● What this task involves
Start at the line containing "What FreeCAD Python" and stop at the line containing "from FreeCAD import Vector"; copy those lines exactly, both ends included, and no others.
____ Records for this exercise
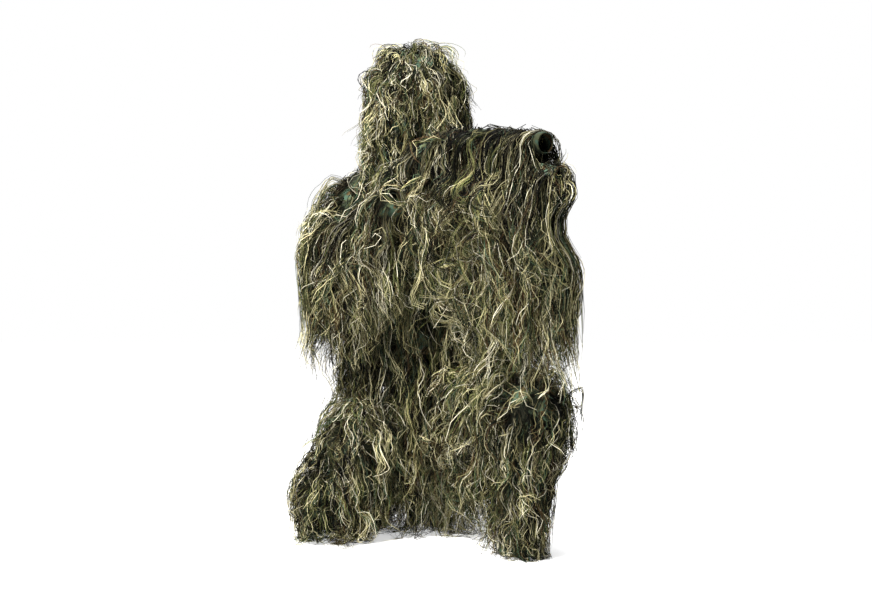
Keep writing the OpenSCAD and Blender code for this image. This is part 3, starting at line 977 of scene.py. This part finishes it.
band("waist_band", "seat", "base", ["waist_elastic"], (0.02, 0.46), -0.005)
band("hem_band", "torso", "torso", ["jacket_hem_elastic"], (0.012, 0.11), -0.005, angles=(290, 610))
band("face_band", "hood", "hood", ["face_elastic"],
     (share_at("hood", 1222), share_at("hood", 1236)), -0.0045, angles=(182, 358))
band("placket_band", "torso", "torso", ["jacket_placket"],
     (share_at("torso", 538), share_at("torso", 915)), -0.0075,
     angles=(262, 280), mat=CAMO, cols=8)
band("wrap_tie_rear", "wrap", "wrap", ["wrap_ties"], (0.28, 0.31), -0.0045, cols=32)
band("wrap_tie_front", "wrap", "wrap", [], (0.72, 0.75), -0.0045, cols=32)
band("sight_band", "sight", "wrap", ["sight_elastic"], (0.92, 0.962), 0.0022, cols=40)


def braid(name, body, node, centre, normal, radius):
    """A round elastic: four cords twisted round a ring of radius mm."""
    twist = 0.0014
    n = unit(normal)
    x = unit(np.cross(n, (0.3, 0.5, 0.8)))
    y = np.cross(n, x)
    t = np.linspace(0, 2 * math.pi, 97)
    out = x * np.cos(t)[:, None] + y * np.sin(t)[:, None]
    lines = []
    for k in range(4):
        a = t * 18 + k * math.pi / 2
        outward = out * (radius / 1000 + twist * np.cos(a))[:, None]
        lines.append(centre + outward + n * (twist * np.sin(a))[:, None])
    o = cord_piece(name, np.array(lines), 0.0013, ELASTIC)
    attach(o, body)
    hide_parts(node)


braid("right_cuff_braid", "right_fore", "right_cuff_elastic",
      RIGHT_ARM[1] + unit(RIGHT_ARM[2] - RIGHT_ARM[1]) * 0.280, RIGHT_ARM[2] - RIGHT_ARM[1], 31.5)
braid("left_cuff_braid", "left_fore", "left_cuff_elastic",
      LEFT_ARM[1] + unit(LEFT_ARM[2] - LEFT_ARM[1]) * 0.210, LEFT_ARM[2] - LEFT_ARM[1], 31.5)
braid("right_ankle_braid", "base", "right_ankle_elastic",
      RIGHT_LEG[1] + unit(RIGHT_LEG[2] - RIGHT_LEG[1]) * 0.396, RIGHT_LEG[2] - RIGHT_LEG[1], 40)


def foot_strap():
    """The strap under the instep: down one side, under, and up the other."""
    quarter = np.linspace(math.pi, 1.5 * math.pi, 6)
    corner = [(-38 + 6.5 * math.cos(a), 7.75 + 6.5 * math.sin(a)) for a in quarter]
    left = [(-44.5, z) for z in np.linspace(62, 12, 8)] + corner
    path = left + [(x, 1.25) for x in np.linspace(-28, 28, 6)] + [(-x, z) for x, z in reversed(left)]
    pts = np.array([[vec(212 + x, -335 + y, z) for y in np.linspace(-13, 13, 5)] for x, z in path])
    o = grid_piece("foot_strap_webbing", pts, False, ELASTIC, 2.4)
    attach(o, "left_shin")
    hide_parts("left_foot_strap")


foot_strap()

FRINGE_NODES = {
    "torso": ["torso_fringe"],
    "seat": ["seat_fringe"],
    "hood": ["hood_fringe"],
    "right_upper": ["right_upper_sleeve_fringe", "right_sleeve_curtain"],
    "right_fore": ["right_forearm_fringe"],
    "left_upper": ["left_upper_sleeve_fringe"],
    "left_fore": ["left_forearm_fringe", "left_sleeve_curtain"],
    "wrap": ["wrap_fringe", "wrap_near_curtain"],
    "far": ["wrap_far_curtain"],
    "sight": ["sight_fringe"],
    "right_thigh": ["right_thigh_fringe"],
    "right_shin": ["right_shin_fringe"],
    "left_thigh": ["left_thigh_fringe"],
    "left_shin": ["left_shin_fringe"],
    "face": ["face_fringe"],
}
for name, nodes in FRINGE_NODES.items():
    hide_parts(*nodes)

studs = bpy.data.objects["press_studs"]
studs.data.materials.clear()
studs.data.materials.append(stud_material())
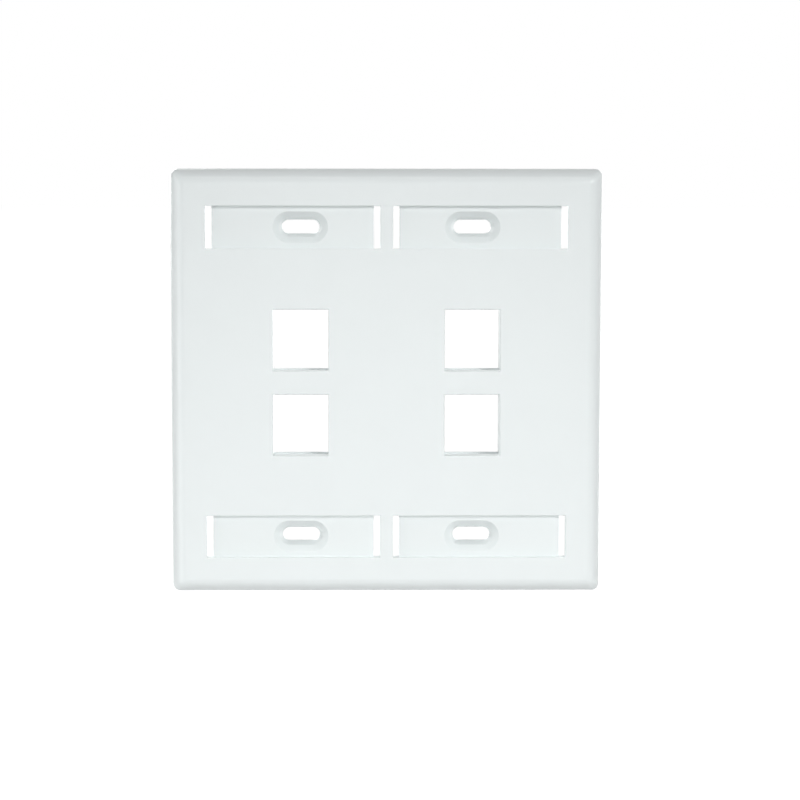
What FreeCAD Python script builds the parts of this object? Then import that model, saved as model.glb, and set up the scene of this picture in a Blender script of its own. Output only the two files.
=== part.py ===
import FreeCAD, Part
import os
import Sketcher
from FreeCAD import Vector

# Two-gang faceplate with four keystone ports and four label recesses, one white moulding.
# Millimetres. The origin is the centre of the four screw slots, in the plane of the rim that
# meets the wall. The face looks along -Y, +X is to its right and +Z is up, so everything
# seen from the front has a negative y and the port housings reach to a positive y.

SIZES = [
    # name, value, what it measures
    ("gang_pitch", 46.04, "from one gang's centre line to the next"),
    ("gang_width", 69.76, "width that a plate of one gang would have"),
    ("screw_pitch", 83.34, "from the lower screw row to the upper one"),
    ("end_margin", 15.48, "from a screw row to the nearer end of the plate"),
    ("plate_depth", 7.0, "from the wall to the front face"),
    ("edge_drop", 5.2, "depth of the rounding, from the face to the straight side"),
    ("edge_reach", 4.0, "width of the rounding, seen from the front"),
    ("crown_radius", 3.0, "the part of the rounding next to the face"),
    ("corner_radius", 2.0, "plan corners of the plate"),
    ("skin", 2.4, "thickness of the face"),
    ("rim_width", 2.2, "flat rim that meets the wall"),
    ("rim_draft", 12.0, "slope of the hollow's walls, degrees"),
    ("hollow_radius", 2.0, "inner corners of the hollow back"),
    ("mould_draft", 1.0, "slope of bosses and housings, degrees"),
    ("slot_length", 10.0, "screw slot from end to end"),
    ("slot_width", 3.7, "screw slot, clears a 3.5 mm screw"),
    ("throat_reach", 0.8, "steep throat beyond the slot, all round"),
    ("throat_depth", 2.2, "throat below the countersink"),
    ("sink_reach", 1.55, "countersink beyond the throat, all round"),
    ("sink_depth", 1.5, "countersink below the label recess"),
    ("boss_wall", 1.8, "wall of the boss round a screw slot"),
    ("label_gap", 3.5, "land between the two recesses of a row"),
    ("label_margin", 9.55, "from a recess to the plate's side"),
    ("label_height", 11.4, "label recess from bottom to top"),
    ("label_depth", 1.6, "label recess below the face"),
    ("pad_rise", 0.8, "thickening behind a label recess"),
    ("pad_wall", 1.7, "thickening beyond the recess, all round"),
    ("tab_slot_width", 1.65, "through slot at each end of a recess"),
    ("port_width", 14.8, "port opening, side to side"),
    ("port_height", 16.5, "port opening, bottom to top"),
    ("lug_ledge", 4.0, "thickness of the ledge over the jack's fixed lug"),
    ("lug_reach", 1.6, "pocket below the opening for the fixed lug"),
    ("latch_ledge", 6.2, "thickness of the ledge over the jack's latch"),
    ("latch_reach", 3.0, "pocket above the opening for the latch"),
    ("latch_room", 2.0, "depth of the latch pocket behind its ledge"),
    ("catch_depth", 1.8, "thickness of the catches behind lug and latch"),
    ("latch_catch", 1.5, "how far the catch comes down behind the latch"),
    ("lead_in", 0.9, "slope on the back of the catches"),
    ("shared_wall", 1.76, "wall between the two ports of a gang"),
    ("housing_wall", 1.8, "other walls of a port housing"),
    ("housing_radius", 1.2, "outer corners of a port housing"),
    ("rib_width", 1.2, "stiffening ribs on the back"),
    ("rib_setback", 1.0, "ribs end this far short of the rim"),
    ("root_radius", 0.5, "fillet where a housing leaves the skin"),
    ("port_edge", 0.35, "rounded front edge of a port"),
    ("recess_edge", 0.2, "rounded front edge of a label recess"),
    ("sink_edge", 0.3, "rounded edge of a countersink"),
]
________
● Problem solution
What FreeCAD Python script builds the parts of this object? Then import that model, saved as model.glb, and set up the scene of this picture in a Blender script of its own. Output only the two files.
=== part.py ===
import FreeCAD, Part
import os
import Sketcher
from FreeCAD import Vector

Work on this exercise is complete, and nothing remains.